By the turn of the century, Tayler had gained a significant reputation for his history paintings, among other subjects. These included the ambitious ‘Honi soit qui mal y pense’: the Origin of the Order of the Garter, 1349, which was shown at the Royal Academy in 1901, and the large panel entitled The Vintners Company Entertaining the Five Kings, which was commissioned for the Royal Exchange, London, in 1903. At around the same time, he began to paint an increasing number of portraits, including one in 1906 of E W Hornung, author of the E J Raffles stories.

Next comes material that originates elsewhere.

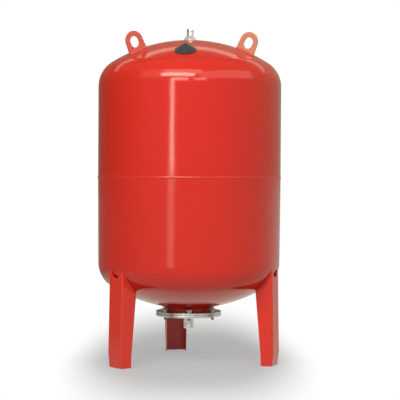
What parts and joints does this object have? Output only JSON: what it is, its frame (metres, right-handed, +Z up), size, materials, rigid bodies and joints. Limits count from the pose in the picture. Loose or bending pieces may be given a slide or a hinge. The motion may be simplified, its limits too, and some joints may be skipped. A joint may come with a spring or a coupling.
{
  "type": "expansion tank",
  "caption": "Upright membrane expansion tank on folded sheet legs, with a bottom flange, pipe connection, lifting lugs and a covered gas valve.",
  "frame": {"origin": "on the floor, under the vessel's axis", "axes": "+Z up along the vessel's axis, +Y towards the rear leg, with the gas valve on the -Y side"},
  "size_m": [0.6028, 0.6044, 1.0926],
  "materials": {
    "painted_red": "gloss powder coat",
    "flange_steel": "galvanised, satin",
    "plated_steel": "zinc plated",
    "black_rubber": "matte",
    "brass": "turned",
    "black_plastic": "satin"
  },
  "bodies": {
    "root": {"upper_shell": "painted_red", "lower_shell": "painted_red", "girth_weld": "painted_red", "bottom_neck": "painted_red", "neck_weld": "painted_red", "leg_right": "painted_red", "leg_left": "painted_red", "leg_rear": "painted_red", "lug_right": "painted_red", "lug_left": "painted_red", "lug_rear": "painted_red", "leg_welds": "painted_red", "lug_welds": "painted_red", "valve_boss": "painted_red", "backing_flange": "flange_steel", "counter_flange": "flange_steel", "water_connection": "flange_steel", "connection_weld": "flange_steel", "flange_bolts": "plated_steel", "flange_spring_washers": "plated_steel", "flange_washers": "plated_steel", "top_spigot": "plated_steel", "top_collar": "plated_steel", "top_plug": "plated_steel", "membrane": "black_rubber", "top_plug_washer": "black_rubber", "valve_stem": "brass", "valve_core": "brass", "valve_cover": "black_plastic", "valve_dust_cap": "black_plastic"}
  },
  "joints": []
}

With a studio at 61 Carlton Hill, St John’s Wood – close to Lord’s cricket ground – Tayler was well placed to paint cricketing subjects. In 1905, he produced a set of 12 watercolours of famous, mostly aristocratic cricket players, and these were turned into lithographs by Lever Brothers for a campaign to advertise its soap products (as was an earlier painting, The Dress Rehearsal of 1888). In 1906, he painted the impressive Kent vs Lancashire at Canterbury, which was commissioned by Kent County Cricket Club in order to celebrate the club becoming county champions for the first time in that year. This has been described as the only painting ‘of a real cricket match in progress in which all the players on the fielding side are portrayed and are clearly recognisable’ (Jonathan Rice, Stories of Cricket’s Finest Painting: Kent v Lancashire 1906, Durrington: Pitch Publishing, 2019).
Tayler’s two sons were killed on active service in the First World War, the younger in the RAF in August 1918, and the older, an army officer, in the Dvina relief force in north Russia in 1919. Tayler received the commission for the Dvina relief force memorial painting, a triptych that portrays a memorial service. Unveiled at the Crystal Palace in 1921, it is now in the collections of the Imperial War Museums. His later portraits, include those of Admiral Earl Beatty and Field-Marshal Earl Haig.
Tayler died at home on 20 December 1925, and was buried at St Mary’s Roman Catholic cemetery, Kensal Green.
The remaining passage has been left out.